RECORDED DATA:
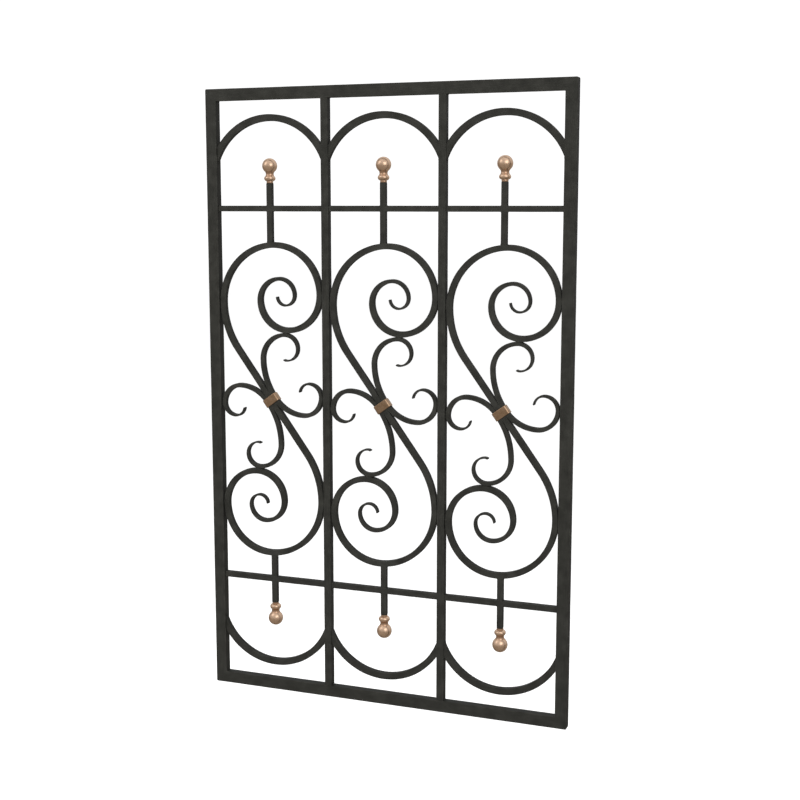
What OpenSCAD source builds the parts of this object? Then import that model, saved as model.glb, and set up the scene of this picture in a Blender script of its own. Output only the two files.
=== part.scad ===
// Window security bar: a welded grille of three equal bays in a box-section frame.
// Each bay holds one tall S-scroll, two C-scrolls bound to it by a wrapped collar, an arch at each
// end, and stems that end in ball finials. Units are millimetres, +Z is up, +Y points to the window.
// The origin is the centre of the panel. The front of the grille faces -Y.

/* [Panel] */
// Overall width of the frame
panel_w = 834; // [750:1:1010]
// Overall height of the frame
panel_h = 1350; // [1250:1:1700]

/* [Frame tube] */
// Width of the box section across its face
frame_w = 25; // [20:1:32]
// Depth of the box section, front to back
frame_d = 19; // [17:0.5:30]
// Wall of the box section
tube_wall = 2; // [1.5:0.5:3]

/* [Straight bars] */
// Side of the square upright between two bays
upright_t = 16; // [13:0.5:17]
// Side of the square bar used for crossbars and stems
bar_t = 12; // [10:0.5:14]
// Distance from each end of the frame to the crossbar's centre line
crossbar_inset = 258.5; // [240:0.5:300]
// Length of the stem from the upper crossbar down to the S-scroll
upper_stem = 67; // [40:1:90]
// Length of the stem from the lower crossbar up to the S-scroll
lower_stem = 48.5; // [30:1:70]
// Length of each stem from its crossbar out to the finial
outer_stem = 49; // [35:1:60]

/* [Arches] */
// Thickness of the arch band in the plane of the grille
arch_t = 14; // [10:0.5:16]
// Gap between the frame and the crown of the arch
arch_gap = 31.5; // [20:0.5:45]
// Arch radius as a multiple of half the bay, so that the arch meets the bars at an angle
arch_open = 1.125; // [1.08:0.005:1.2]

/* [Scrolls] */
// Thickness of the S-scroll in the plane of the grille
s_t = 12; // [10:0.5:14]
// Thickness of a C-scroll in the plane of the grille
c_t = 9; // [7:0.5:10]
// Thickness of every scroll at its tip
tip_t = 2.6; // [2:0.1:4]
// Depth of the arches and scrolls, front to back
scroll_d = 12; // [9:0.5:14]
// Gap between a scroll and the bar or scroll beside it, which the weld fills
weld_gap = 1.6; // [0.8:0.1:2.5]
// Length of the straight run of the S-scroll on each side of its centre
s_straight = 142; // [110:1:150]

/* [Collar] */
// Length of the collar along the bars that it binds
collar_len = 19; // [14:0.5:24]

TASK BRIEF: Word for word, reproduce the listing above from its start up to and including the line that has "panel_h = 1350; // [1250:1:1700]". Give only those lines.

RIGHT ANSWER:
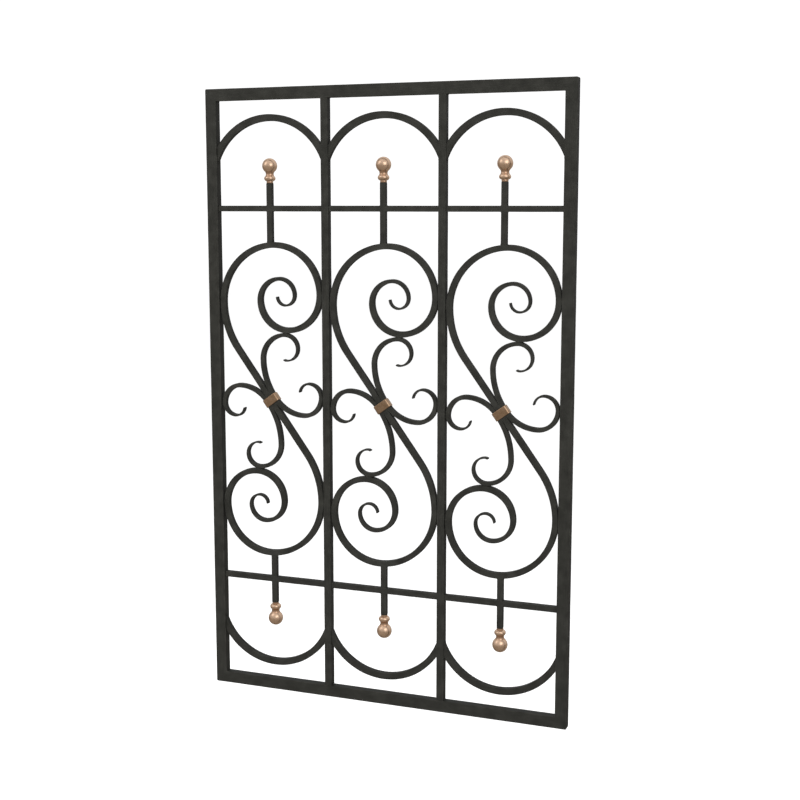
What OpenSCAD source builds the parts of this object? Then import that model, saved as model.glb, and set up the scene of this picture in a Blender script of its own. Output only the two files.
=== part.scad ===
// Window security bar: a welded grille of three equal bays in a box-section frame.
// Each bay holds one tall S-scroll, two C-scrolls bound to it by a wrapped collar, an arch at each
// end, and stems that end in ball finials. Units are millimetres, +Z is up, +Y points to the window.
// The origin is the centre of the panel. The front of the grille faces -Y.

/* [Panel] */
// Overall width of the frame
panel_w = 834; // [750:1:1010]
// Overall height of the frame
panel_h = 1350; // [1250:1:1700]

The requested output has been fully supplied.